Without the affidavits, the insureds were unable to meet their burden of showing a lack of prejudice to Citizens. Id. at *10-11.
The Slominski court (Warner, Polen, and Damoorgian, JJ) explained that its decision is consistent with Soronson v. State Farm Florida Ins. Co., 2012 Fla. App. LEXIS 12100 (Fla. 4th DCA July 25, 2012) (which we reported on in an earlier blog post) because in Soronson the insureds’ own affidavits and unsworn copies of engineer reports were insufficient to establish lack of prejudice. The court further explained how its decision was consistent with Stark v. State Farm Fla. Ins. Co. 95 So. 3d 285 (Fla. 4th DCA July 20, 2012) (finding that the insured had provided sufficient evidence to rebut the presumption of prejudice) because in Stark, the insureds’ engineer attested in an affidavit that “within reasonable engineering probability . . . the classic pattern of windstorm damage from Hurricane Wilma . . . was clearly evident upon the inspection which was conducted in 2010.”

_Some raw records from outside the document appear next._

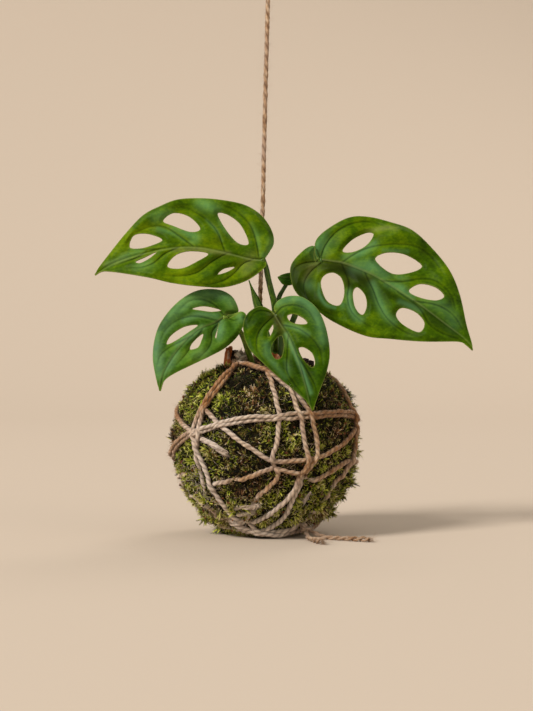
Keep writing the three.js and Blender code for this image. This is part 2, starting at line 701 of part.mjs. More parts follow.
const COLOURS = {
  moss: { color: 0x66701f, roughness: 0.95, metalness: 0 },
  soil: { color: 0x2e2118, roughness: 0.95, metalness: 0 },
  twine: { color: 0xb08a62, roughness: 0.9, metalness: 0 },
  leaf: { color: 0x4a7a22, roughness: 0.35, metalness: 0 },
  stem: { color: 0x3f5e1c, roughness: 0.45, metalness: 0 },
  bark: { color: 0x6b3f22, roughness: 0.85, metalness: 0 },
};

const plant = new THREE.Group();

function place(name, solid, look) {
  const mesh = new THREE.Mesh(geometryOf(solid), new THREE.MeshStandardMaterial(COLOURS[look]));
  mesh.name = name;
  plant.add(mesh);
}

const { solids: stems, kept: stemRoom } = stemSolids();
const leafRoom = Object.values(LEAVES).map((leaf) => bladeSolid(leaf, BLADE + 2 * GAP));
const soil = soilBall(stemRoom);
const twineRoom = twineWrap(GAP);
const mossRoom = ballSolid(MOSS_BUMP + GAP, 0, MOSS_AROUND, MOSS_UP);

place("soil_ball", soil, "soil");
place("moss_cover", mossCover(), "moss");
place("twine_wrap", twineWrap(), "twine");

place("crown_knot", knot(CROWN_KNOT, CROWN_KNOT_SIZE, twineRoom, ...stemRoom), "twine");
place("string_knot", knot(STRING_KNOT, STRING_KNOT_SIZE, twineRoom, ...stemRoom), "twine");
place("tie_knot", knot(TIE_KNOT, TIE_KNOT_SIZE, twineRoom, mossRoom, belowSpot), "twine");

const tieRoom = lump(TIE_KNOT, grown(TIE_KNOT_SIZE));
place("tie_tail_long", largest(without(cord(LONG_TAIL_ROUTE), tieRoom, twineRoom)), "twine");
place("tie_tail_short", largest(without(cord(SHORT_TAIL_ROUTE), tieRoom, twineRoom)), "twine");
place("hanging_string", largest(without(
  cord(STRING_ROUTE),
  lump(STRING_KNOT, grown(STRING_KNOT_SIZE)),
  lump(LOOP_KNOT, grown(LOOP_KNOT_SIZE)),
)), "twine");
place("string_loop", stringLoop(), "twine");

for (const [name, solid] of Object.entries(stems)) {
  place(name, largest(without(solid, ...leafRoom)), "stem");
}
place("stem_sheath", stemSheath(stemRoom), "bark");
for (const [name, leaf] of Object.entries(LEAVES)) {
  place(name, without(bladeSolid(leaf, BLADE), ...leaf.holes.map(holeSolid)), "leaf");
}

const crownRoom = lump(CROWN_KNOT, grown(CROWN_KNOT_SIZE));
place("dry_sheath", drySheath(mossRoom, twineRoom, crownRoom), "bark");
place("bark_chip", barkChip(mossRoom, twineRoom, crownRoom), "bark");

export default plant;
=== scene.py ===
"""The looks of a moss ball plant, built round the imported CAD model.

Lengths are in millimetres until a piece is put into the scene, which is in metres. The front is -Y.
Leaves and stems are drawn as the front view shows them, as [x, z] in the upright plane y = 0, and a
point at another depth lies on its line of sight from the eye, as in the part's own source.
"""

import bpy
import numpy as np
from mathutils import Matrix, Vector, geometry


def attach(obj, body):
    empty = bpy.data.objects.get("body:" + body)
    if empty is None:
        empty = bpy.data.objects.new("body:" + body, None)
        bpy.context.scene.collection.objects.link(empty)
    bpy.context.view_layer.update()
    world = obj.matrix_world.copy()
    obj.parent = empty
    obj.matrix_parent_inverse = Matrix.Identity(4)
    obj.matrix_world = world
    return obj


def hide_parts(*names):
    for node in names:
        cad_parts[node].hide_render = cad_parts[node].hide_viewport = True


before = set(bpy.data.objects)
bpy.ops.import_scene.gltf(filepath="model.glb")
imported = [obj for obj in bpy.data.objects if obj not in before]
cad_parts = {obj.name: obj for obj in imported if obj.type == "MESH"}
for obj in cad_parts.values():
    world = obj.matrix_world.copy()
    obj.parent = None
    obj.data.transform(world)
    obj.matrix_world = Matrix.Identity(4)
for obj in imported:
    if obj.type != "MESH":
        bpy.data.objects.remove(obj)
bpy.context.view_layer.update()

MM = 0.001
BODY = "root"

# ---- driving dimensions

EYE = np.array([0.9, -900.0, 103.0])
SENSOR = 36.0
VIEW_HEIGHT = 412.4  # what the picture's height takes in at the ball's middle

BALL_RADIUS = 52.0
BALL_MIDDLE = 50.0
BALL_TOP = 49.5
BALL_BOTTOM = 52.9
TOP_SQUARENESS = 2.5
BOTTOM_SQUARENESS = 2.0
OPENING_RADIUS = 17.7
CROWN_HEIGHT = 80.0  # above which the ball is open in its middle

TWINE_RADIUS = 1.3
WINDING_LIFT = 1.5  # of a strand's centre above the ball's mean surface
PLY_PITCH = 7.6  # length in which the two plies go once round each other
STRING_PITCH = 12.0
STRAND_STEP = 0.7

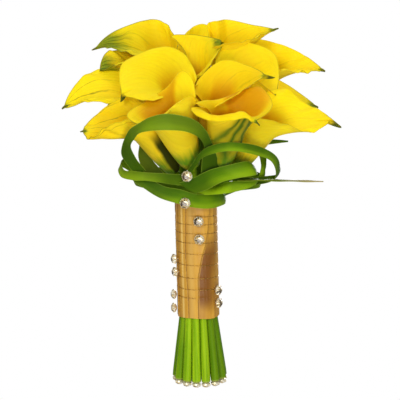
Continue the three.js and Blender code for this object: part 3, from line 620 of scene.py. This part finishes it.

However, the Slominski court did not attempt to reconcile its decision with Leben v. State Farm Florida Ins. Co. 2012 Fla. App. LEXIS 12522 (Fla. 4th DCA Aug. 1, 2012). Since we posted the Leben summary, we were able to review the appellate briefing, which demonstrated that the insured had provided an affidavit of a roofing inspector who had attested that he “believed” that the damage he observed “may be reasonably attributable to Hurricane Wilma” based on a lack of other severe weather events since Hurricane Wilma and the fact that the roof was only ten years old at the time he inspected it. In its appellate briefing, State Farm argued that the affidavit should not be considered because the affidavit failed to establish that the affiant was a qualified expert, the “belief” that damage “may be” caused by Wilma was essentially a “guess” that does not constitute an admissible expert opinion, and the opinion was not supported by the facts. The only other “evidence” of a lack of prejudice referred to in the appellate briefing is a letter, not an affidavit, submitted by a roofing contractor, which stated that “Mr. & Mrs. Lebens’ roof has truly sustained damages by Hurricane Wilma.” State Farm argued that this letter was inadmissible summary judgment evidence. In reversing the trial court’s decision granting summary judgment to State Farm, the Fourth DCA stated that “two reports from individuals who concluded that Hurricane Wilma had caused the damage” was sufficient to rebut the presumption of prejudice to State Farm. It appears then, that the Lebens court considered both the affidavit of the roofing inspector and the letter from the roofing contractor in reaching its decision. Consideration of the roofing contractor’s letter does not appear to be reconcilable with Soronson, which was based on the fact that the reports were unsworn. Consideration of the roofing inspector’s opinion does not appear to be reconcilable with Stark, where the engineer’s opinion was “within a reasonable engineering probability.”